** Work to be completed **
Each line from the one containing "# Both pieces" through the one containing "for node in" is to be retyped exactly, both end lines included, and all other lines left out.

** Stored records **
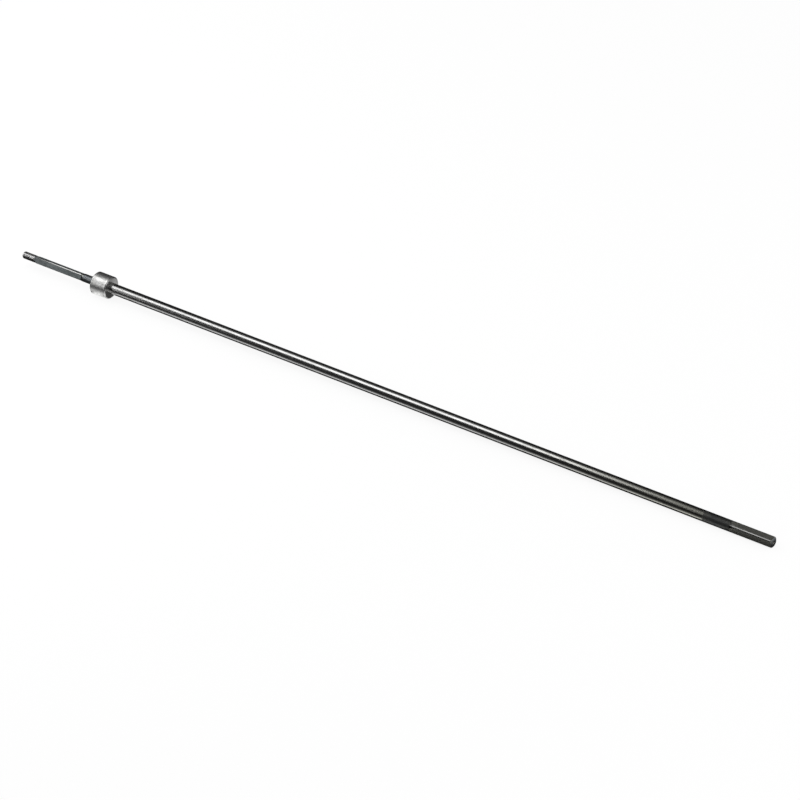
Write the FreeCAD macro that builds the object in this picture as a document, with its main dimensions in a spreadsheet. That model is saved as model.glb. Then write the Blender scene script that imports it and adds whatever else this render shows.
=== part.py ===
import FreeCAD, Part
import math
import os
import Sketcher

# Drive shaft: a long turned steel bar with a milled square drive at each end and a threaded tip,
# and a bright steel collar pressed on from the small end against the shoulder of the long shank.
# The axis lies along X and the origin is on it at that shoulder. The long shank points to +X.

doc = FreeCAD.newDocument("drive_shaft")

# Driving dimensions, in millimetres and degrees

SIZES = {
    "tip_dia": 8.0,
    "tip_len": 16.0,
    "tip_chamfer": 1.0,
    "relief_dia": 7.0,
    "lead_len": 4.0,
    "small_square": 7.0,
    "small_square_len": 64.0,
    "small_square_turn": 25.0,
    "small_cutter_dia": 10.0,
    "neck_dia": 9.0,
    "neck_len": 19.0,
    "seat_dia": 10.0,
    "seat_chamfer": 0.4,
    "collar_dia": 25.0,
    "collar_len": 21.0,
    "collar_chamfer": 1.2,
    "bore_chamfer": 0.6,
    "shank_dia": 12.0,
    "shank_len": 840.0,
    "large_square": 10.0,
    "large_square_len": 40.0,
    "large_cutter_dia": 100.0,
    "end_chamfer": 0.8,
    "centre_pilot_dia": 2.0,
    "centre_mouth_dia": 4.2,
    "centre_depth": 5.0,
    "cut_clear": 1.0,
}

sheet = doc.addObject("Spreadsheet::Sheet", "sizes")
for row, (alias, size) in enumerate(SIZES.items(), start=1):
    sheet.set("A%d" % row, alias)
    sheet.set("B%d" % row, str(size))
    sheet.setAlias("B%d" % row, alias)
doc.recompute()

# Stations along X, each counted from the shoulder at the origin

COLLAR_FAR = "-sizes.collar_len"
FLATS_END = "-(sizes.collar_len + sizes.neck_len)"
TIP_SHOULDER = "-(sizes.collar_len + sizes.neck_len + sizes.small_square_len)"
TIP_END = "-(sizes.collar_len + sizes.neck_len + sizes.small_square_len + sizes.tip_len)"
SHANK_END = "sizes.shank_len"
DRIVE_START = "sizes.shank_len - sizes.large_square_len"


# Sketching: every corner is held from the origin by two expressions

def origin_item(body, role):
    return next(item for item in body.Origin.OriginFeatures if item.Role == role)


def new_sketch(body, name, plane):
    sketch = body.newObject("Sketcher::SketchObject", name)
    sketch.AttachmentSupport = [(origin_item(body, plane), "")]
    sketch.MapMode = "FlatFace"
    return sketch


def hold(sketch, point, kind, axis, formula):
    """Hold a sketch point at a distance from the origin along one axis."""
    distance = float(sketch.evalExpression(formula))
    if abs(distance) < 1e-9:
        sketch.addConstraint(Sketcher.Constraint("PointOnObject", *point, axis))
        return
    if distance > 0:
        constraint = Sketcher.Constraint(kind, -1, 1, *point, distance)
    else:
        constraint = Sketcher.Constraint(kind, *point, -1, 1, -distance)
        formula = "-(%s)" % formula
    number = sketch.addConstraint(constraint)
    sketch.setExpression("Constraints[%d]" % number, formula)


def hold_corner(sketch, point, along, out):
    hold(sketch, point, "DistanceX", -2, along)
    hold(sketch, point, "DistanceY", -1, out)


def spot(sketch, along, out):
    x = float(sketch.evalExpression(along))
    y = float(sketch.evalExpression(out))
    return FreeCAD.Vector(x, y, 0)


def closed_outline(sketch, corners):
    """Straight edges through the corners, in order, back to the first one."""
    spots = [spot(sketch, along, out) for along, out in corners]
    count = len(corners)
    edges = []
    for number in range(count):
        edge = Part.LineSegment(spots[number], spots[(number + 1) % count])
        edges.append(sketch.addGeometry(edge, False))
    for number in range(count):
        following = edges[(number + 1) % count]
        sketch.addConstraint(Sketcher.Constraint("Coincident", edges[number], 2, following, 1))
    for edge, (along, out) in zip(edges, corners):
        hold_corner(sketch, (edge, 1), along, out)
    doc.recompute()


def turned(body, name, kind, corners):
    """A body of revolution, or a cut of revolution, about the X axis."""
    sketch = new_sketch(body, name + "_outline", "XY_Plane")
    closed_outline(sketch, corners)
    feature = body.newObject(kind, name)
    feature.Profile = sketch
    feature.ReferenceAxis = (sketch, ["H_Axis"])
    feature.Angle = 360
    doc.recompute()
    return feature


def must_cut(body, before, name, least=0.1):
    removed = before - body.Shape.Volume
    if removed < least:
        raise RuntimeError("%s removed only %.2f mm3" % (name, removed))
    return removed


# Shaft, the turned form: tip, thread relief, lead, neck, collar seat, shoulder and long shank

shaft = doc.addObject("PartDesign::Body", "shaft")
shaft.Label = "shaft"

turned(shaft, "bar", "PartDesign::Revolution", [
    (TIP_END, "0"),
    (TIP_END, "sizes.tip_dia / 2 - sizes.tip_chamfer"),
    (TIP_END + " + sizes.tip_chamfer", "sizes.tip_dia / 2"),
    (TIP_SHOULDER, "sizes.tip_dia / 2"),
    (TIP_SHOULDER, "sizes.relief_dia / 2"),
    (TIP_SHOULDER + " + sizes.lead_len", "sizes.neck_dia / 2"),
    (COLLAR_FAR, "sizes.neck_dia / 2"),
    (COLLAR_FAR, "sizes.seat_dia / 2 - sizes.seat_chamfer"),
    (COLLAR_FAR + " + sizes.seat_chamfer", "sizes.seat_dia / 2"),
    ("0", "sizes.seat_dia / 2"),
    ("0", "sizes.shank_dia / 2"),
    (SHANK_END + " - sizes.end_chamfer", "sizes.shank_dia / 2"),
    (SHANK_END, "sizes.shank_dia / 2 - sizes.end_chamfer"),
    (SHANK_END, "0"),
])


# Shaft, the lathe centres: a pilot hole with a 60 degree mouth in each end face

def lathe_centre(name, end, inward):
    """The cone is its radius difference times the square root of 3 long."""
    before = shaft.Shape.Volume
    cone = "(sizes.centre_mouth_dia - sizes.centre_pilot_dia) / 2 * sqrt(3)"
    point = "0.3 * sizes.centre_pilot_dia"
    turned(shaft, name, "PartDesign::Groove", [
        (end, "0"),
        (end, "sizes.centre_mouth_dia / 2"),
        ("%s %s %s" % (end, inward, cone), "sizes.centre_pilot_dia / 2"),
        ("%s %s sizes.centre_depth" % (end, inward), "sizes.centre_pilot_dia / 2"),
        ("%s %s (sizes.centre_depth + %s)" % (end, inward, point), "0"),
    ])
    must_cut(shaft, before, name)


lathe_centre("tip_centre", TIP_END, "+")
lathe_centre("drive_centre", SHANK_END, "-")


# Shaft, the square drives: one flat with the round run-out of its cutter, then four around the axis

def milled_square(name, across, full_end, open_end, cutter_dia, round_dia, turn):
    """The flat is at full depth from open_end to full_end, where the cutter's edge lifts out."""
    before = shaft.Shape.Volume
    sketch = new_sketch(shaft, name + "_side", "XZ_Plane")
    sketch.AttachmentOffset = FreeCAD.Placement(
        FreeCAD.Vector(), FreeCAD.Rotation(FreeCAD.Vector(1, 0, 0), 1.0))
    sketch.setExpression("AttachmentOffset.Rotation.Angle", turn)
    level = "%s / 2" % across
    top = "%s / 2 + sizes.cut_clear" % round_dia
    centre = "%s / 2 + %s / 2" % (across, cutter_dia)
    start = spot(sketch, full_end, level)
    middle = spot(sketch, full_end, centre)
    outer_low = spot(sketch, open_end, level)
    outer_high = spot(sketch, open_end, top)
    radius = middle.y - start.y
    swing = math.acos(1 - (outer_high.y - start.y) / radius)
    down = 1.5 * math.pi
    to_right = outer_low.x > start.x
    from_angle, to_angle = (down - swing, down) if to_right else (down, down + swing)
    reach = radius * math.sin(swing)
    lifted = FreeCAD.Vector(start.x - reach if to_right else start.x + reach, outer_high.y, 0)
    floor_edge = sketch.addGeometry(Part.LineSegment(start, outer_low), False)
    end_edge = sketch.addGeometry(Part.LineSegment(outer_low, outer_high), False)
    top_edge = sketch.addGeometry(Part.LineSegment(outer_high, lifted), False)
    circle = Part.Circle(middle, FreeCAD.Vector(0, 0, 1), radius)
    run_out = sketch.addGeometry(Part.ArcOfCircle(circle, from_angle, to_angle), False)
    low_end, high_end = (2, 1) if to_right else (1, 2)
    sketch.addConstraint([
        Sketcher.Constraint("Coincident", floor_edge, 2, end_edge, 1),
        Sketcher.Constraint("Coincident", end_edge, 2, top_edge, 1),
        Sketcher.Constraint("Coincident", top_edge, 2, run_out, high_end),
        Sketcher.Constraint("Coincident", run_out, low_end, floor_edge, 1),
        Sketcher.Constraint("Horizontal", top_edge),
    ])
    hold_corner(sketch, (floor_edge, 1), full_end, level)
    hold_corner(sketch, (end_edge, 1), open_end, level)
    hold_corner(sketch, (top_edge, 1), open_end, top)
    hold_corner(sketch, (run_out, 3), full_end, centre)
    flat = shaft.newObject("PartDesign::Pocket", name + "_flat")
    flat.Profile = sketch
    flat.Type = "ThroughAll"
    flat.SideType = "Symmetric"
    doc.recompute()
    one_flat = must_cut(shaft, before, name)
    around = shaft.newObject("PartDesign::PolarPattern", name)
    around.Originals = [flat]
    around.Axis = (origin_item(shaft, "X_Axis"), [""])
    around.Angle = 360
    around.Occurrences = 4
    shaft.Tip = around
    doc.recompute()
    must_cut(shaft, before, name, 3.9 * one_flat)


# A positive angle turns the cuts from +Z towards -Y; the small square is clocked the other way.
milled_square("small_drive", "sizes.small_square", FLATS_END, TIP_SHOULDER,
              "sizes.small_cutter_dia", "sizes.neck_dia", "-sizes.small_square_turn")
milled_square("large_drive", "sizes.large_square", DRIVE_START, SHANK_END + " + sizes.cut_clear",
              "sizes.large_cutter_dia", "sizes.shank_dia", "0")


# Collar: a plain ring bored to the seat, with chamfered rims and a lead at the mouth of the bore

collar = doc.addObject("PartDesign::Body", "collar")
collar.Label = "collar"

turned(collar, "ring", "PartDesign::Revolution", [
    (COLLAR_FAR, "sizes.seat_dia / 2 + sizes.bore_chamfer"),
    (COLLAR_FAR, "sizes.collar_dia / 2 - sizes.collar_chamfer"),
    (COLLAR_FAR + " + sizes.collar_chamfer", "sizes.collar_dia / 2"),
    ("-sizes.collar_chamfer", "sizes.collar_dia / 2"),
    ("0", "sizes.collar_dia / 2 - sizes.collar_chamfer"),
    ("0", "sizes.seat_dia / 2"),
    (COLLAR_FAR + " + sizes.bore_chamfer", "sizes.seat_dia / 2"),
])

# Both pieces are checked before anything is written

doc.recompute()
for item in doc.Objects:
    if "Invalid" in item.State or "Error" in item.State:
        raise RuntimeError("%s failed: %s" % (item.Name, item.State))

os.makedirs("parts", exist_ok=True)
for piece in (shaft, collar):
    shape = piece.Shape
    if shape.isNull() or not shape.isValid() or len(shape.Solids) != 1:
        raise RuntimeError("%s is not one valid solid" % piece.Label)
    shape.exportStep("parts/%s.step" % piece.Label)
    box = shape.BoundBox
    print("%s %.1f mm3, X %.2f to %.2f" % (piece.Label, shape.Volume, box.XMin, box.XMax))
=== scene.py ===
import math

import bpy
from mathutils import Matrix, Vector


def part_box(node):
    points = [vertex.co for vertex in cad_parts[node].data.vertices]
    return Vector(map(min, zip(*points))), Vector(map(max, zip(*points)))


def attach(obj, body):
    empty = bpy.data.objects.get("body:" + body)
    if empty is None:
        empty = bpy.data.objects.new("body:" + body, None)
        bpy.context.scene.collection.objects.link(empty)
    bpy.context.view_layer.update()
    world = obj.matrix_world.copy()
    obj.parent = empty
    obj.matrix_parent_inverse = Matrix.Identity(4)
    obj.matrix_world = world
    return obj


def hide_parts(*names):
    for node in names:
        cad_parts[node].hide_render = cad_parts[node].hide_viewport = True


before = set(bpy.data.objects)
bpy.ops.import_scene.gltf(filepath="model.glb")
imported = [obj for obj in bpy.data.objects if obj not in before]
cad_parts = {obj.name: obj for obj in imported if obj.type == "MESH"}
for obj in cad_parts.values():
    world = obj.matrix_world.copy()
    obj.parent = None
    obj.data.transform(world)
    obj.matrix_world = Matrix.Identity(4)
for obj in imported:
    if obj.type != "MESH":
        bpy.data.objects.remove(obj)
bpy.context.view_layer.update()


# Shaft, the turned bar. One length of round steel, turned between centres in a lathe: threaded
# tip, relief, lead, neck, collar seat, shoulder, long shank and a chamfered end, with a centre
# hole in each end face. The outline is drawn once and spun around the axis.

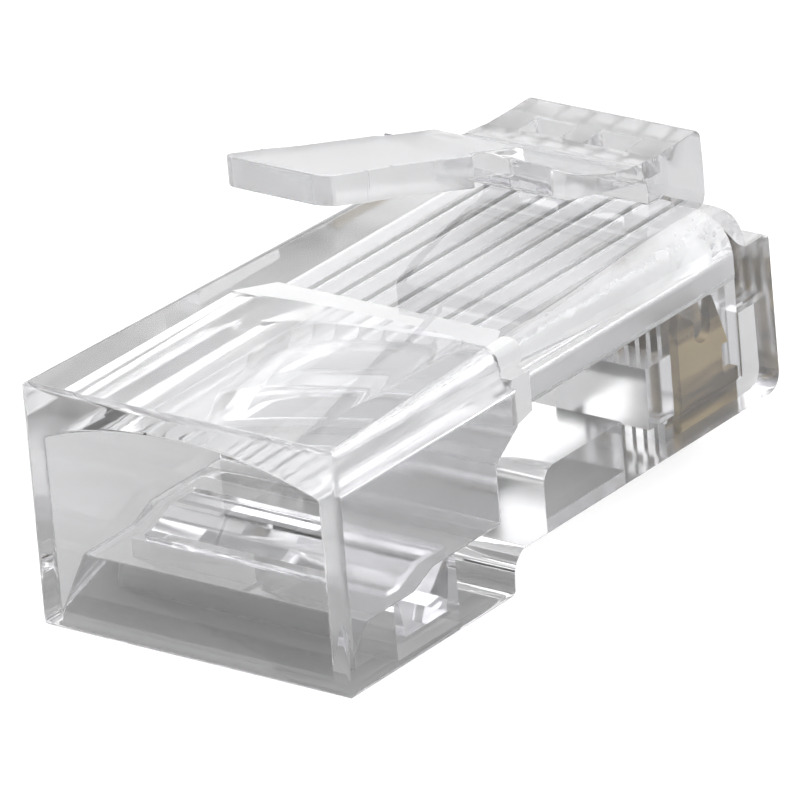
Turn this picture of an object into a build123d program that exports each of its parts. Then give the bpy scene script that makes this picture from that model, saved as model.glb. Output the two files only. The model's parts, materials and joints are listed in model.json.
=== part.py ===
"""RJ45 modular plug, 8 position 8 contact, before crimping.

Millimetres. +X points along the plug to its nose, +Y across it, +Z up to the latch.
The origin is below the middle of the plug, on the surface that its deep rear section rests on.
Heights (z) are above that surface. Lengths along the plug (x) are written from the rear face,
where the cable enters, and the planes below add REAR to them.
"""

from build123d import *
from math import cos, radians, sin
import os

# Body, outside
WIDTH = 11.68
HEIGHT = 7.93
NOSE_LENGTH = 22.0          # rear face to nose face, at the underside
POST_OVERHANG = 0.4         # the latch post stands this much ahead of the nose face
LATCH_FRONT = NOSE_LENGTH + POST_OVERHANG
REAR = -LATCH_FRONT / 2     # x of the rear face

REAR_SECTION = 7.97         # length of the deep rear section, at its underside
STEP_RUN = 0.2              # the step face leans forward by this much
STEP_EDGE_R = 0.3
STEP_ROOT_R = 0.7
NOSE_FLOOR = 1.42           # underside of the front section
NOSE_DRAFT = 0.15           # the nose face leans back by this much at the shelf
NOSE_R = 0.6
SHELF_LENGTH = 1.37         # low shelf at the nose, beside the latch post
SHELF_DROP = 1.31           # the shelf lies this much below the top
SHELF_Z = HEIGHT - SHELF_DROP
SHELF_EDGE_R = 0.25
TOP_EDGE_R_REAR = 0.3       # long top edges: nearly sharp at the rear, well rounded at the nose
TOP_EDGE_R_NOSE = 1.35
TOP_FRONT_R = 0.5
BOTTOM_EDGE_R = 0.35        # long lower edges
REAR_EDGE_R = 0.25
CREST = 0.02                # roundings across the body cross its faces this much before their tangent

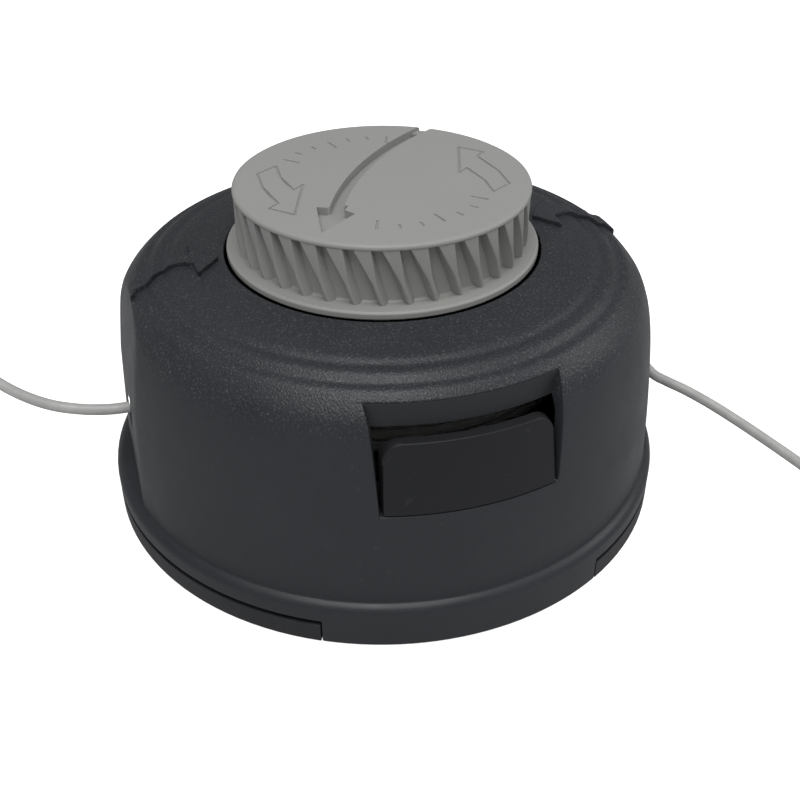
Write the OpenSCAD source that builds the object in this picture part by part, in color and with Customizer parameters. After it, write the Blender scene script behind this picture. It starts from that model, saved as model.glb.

** Task answer **
# Both pieces are checked before anything is written

doc.recompute()
for item in doc.Objects:
    if "Invalid" in item.State or "Error" in item.State:
        raise RuntimeError("%s failed: %s" % (item.Name, item.State))

os.makedirs("parts", exist_ok=True)
for piece in (shaft, collar):
    shape = piece.Shape
    if shape.isNull() or not shape.isValid() or len(shape.Solids) != 1:
        raise RuntimeError("%s is not one valid solid" % piece.Label)
    shape.exportStep("parts/%s.step" % piece.Label)
    box = shape.BoundBox
    print("%s %.1f mm3, X %.2f to %.2f" % (piece.Label, shape.Volume, box.XMin, box.XMax))
=== scene.py ===
import math

import bpy
from mathutils import Matrix, Vector


def part_box(node):
    points = [vertex.co for vertex in cad_parts[node].data.vertices]
    return Vector(map(min, zip(*points))), Vector(map(max, zip(*points)))


def attach(obj, body):
    empty = bpy.data.objects.get("body:" + body)
    if empty is None:
        empty = bpy.data.objects.new("body:" + body, None)
        bpy.context.scene.collection.objects.link(empty)
    bpy.context.view_layer.update()
    world = obj.matrix_world.copy()
    obj.parent = empty
    obj.matrix_parent_inverse = Matrix.Identity(4)
    obj.matrix_world = world
    return obj


def hide_parts(*names):
    for node in names:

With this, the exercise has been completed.